### RAW DATA ###
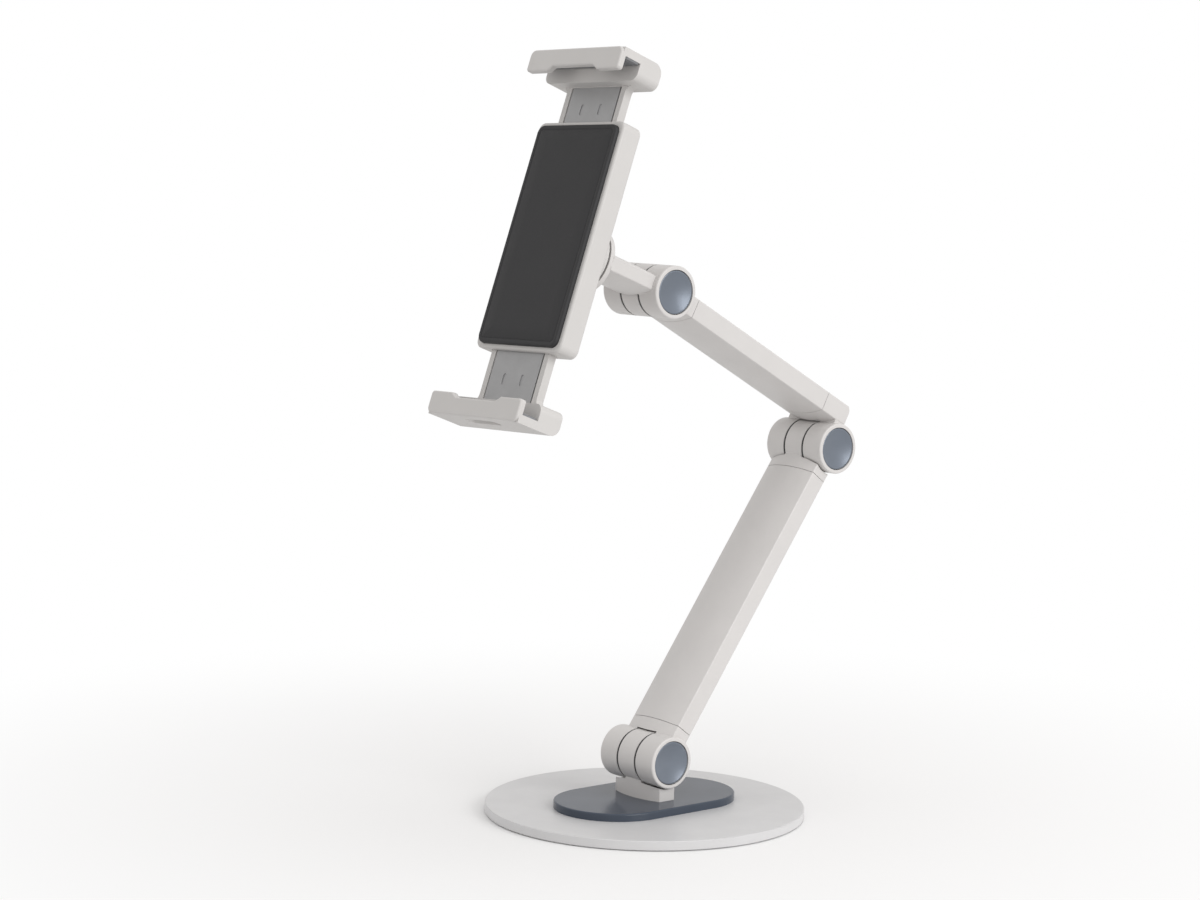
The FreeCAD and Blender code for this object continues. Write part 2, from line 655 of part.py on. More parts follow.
def clamp_back_cover():
    """Shallow tray with the round hub that turns on the neck."""
    tray = body_block(BODY_HALF_WIDTH, BODY_HALF_LENGTH, (BODY_BACK, BODY_SPLIT), BODY_CORNER_RADIUS)
    tray = fillet_where(tray, BODY_EDGE_RADIUS, level_edges(BODY_BACK))
    hollow = body_block(BODY_HALF_WIDTH - BODY_WALL, BODY_HALF_LENGTH - BODY_WALL,
                        (BODY_BACK + BACK_FLOOR, BODY_SPLIT + OVERRUN), BODY_CORNER_RADIUS - BODY_WALL)
    bosses = [rod_z(2 * BODY_SCREW_RADIUS, (BODY_BACK + EPS, BODY_SPLIT), x, y)
              for x, y in body_screw_positions()]
    hub = rod_z(FLANGE_RADIUS, (HUB_START, BODY_BACK + BACK_FLOOR))
    hub = fillet_where(hub, HUB_ROUNDING, level_edges(HUB_START))
    cover = fused(tray.cut(hollow), hub, *bosses)
    pocket = rod_z(TURN_POCKET_RADIUS, (TURN_POCKET_START, BODY_SPLIT))
    bore = rod_z(BORE_RADIUS, (HUB_START - OVERRUN, BODY_SPLIT))
    return without_body_screws(cover.cut(pocket).cut(bore))


def clamp_front_shell():
    """Deep half of the clamp's casing, with the windows that the jaw arms slide through."""
    shell = body_block(BODY_HALF_WIDTH, BODY_HALF_LENGTH, (BODY_SPLIT, BODY_FRONT), BODY_CORNER_RADIUS)
    shell = fillet_where(shell, BODY_EDGE_RADIUS, level_edges(BODY_FRONT))
    ceiling = BODY_FRONT - FRONT_FACE
    hollow = body_block(BODY_HALF_WIDTH - BODY_WALL, BODY_HALF_LENGTH - BODY_WALL,
                        (BODY_SPLIT - OVERRUN, ceiling), BODY_CORNER_RADIUS - BODY_WALL)
    window_x = ARM_HALF_WIDTH + ARM_CLEARANCE
    window = block((-window_x, window_x), (-FAR, FAR), (BODY_SPLIT - OVERRUN, ceiling))
    recess = body_block(PAD_HALF_WIDTH + SEAT_GAP, PAD_HALF_LENGTH + SEAT_GAP,
                        (BODY_FRONT - PAD_RECESS, BODY_FRONT + OVERRUN), PAD_CORNER_RADIUS)
    shell = shell.cut(hollow).cut(window).cut(recess)
    pieces = [rod_z(2 * BODY_SCREW_RADIUS, (BODY_SPLIT, ceiling + EPS), x, y)
              for x, y in body_screw_positions()]
    guide_y = BODY_HALF_LENGTH - BODY_WALL + EPS
    for side in (-1, 1):
        limits = sorted((side * window_x, side * (window_x + GUIDE_THICKNESS)))
        pieces.append(block(limits, (BODY_RISE - guide_y, BODY_RISE + guide_y), (BODY_SPLIT, ceiling + EPS)))
    pieces.append(rod_z(PINION_BOSS_RADIUS, (PINION_FRONT + PINION_END_GAP, ceiling + EPS)))
    pin_hole = rod_z(PINION_PIN_RADIUS, (BODY_SPLIT - OVERRUN, ceiling))
    return without_body_screws(fused(shell, *pieces).cut(pin_hole))


def clamp_grip_pad():
    start = BODY_FRONT - PAD_RECESS
    pad = body_block(PAD_HALF_WIDTH, PAD_HALF_LENGTH, (start, start + PAD_THICKNESS), PAD_CORNER_RADIUS)
    return fillet_where(pad, PAD_EDGE_RADIUS, level_edges(start + PAD_THICKNESS))


# ---- rack and pinion ----------------------------------------------------------------------------

def involute(base_radius, roll):
    """Point of the involute of a circle after a roll angle, starting on +X."""
    return FreeCAD.Vector(base_radius * (math.cos(roll) + roll * math.sin(roll)),
                          base_radius * (math.sin(roll) - roll * math.cos(roll)), 0)


def turned(point, angle):
    return FreeCAD.Rotation(Z_AXIS, math.degrees(angle)).multVec(point)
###
REQUEST:
Repeat, word for word, the lines from the opening of the material through the line containing "return without_body_screws(cover.cut(pocket).cut(bore))".

EXERCISE ANSWER:
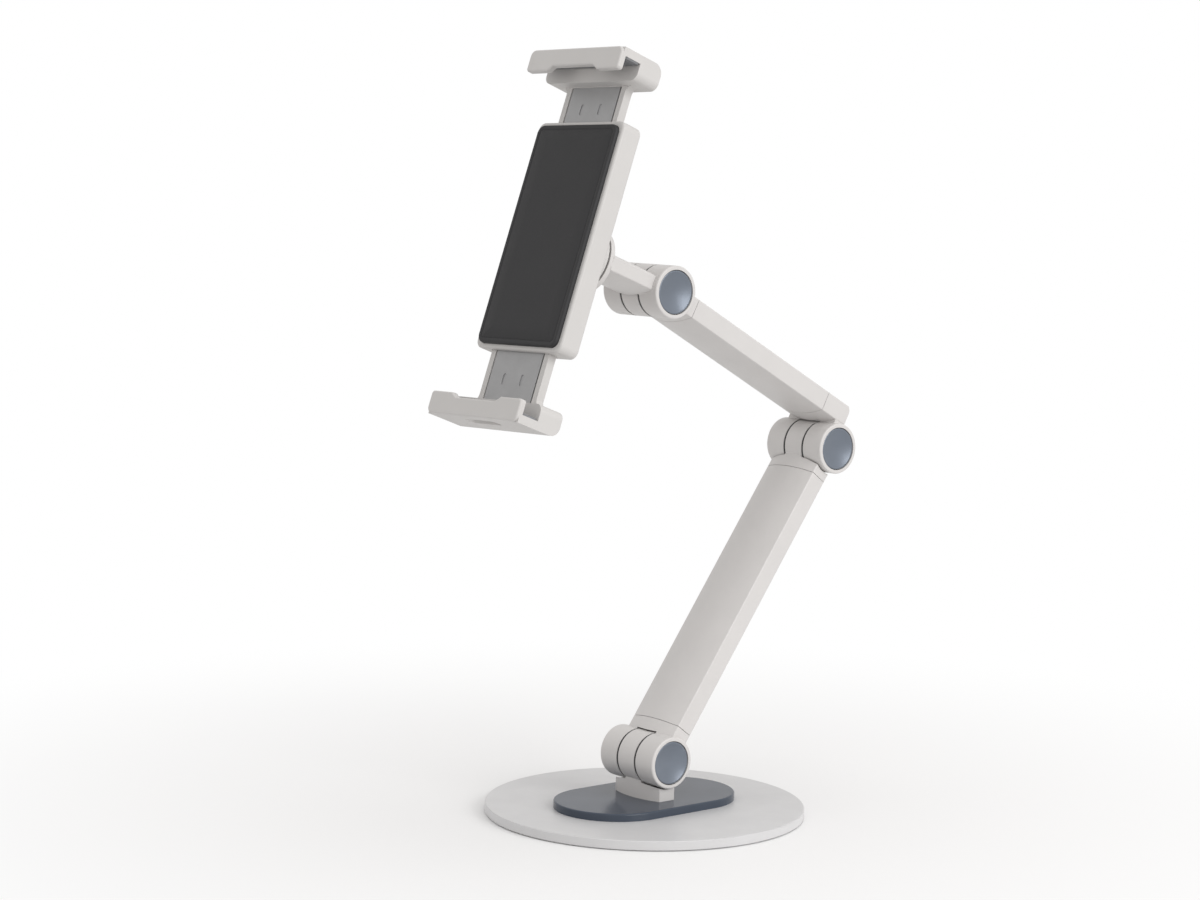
The FreeCAD and Blender code for this object continues. Write part 2, from line 655 of part.py on. More parts follow.
def clamp_back_cover():
    """Shallow tray with the round hub that turns on the neck."""
    tray = body_block(BODY_HALF_WIDTH, BODY_HALF_LENGTH, (BODY_BACK, BODY_SPLIT), BODY_CORNER_RADIUS)
    tray = fillet_where(tray, BODY_EDGE_RADIUS, level_edges(BODY_BACK))
    hollow = body_block(BODY_HALF_WIDTH - BODY_WALL, BODY_HALF_LENGTH - BODY_WALL,
                        (BODY_BACK + BACK_FLOOR, BODY_SPLIT + OVERRUN), BODY_CORNER_RADIUS - BODY_WALL)
    bosses = [rod_z(2 * BODY_SCREW_RADIUS, (BODY_BACK + EPS, BODY_SPLIT), x, y)
              for x, y in body_screw_positions()]
    hub = rod_z(FLANGE_RADIUS, (HUB_START, BODY_BACK + BACK_FLOOR))
    hub = fillet_where(hub, HUB_ROUNDING, level_edges(HUB_START))
    cover = fused(tray.cut(hollow), hub, *bosses)
    pocket = rod_z(TURN_POCKET_RADIUS, (TURN_POCKET_START, BODY_SPLIT))
    bore = rod_z(BORE_RADIUS, (HUB_START - OVERRUN, BODY_SPLIT))
    return without_body_screws(cover.cut(pocket).cut(bore))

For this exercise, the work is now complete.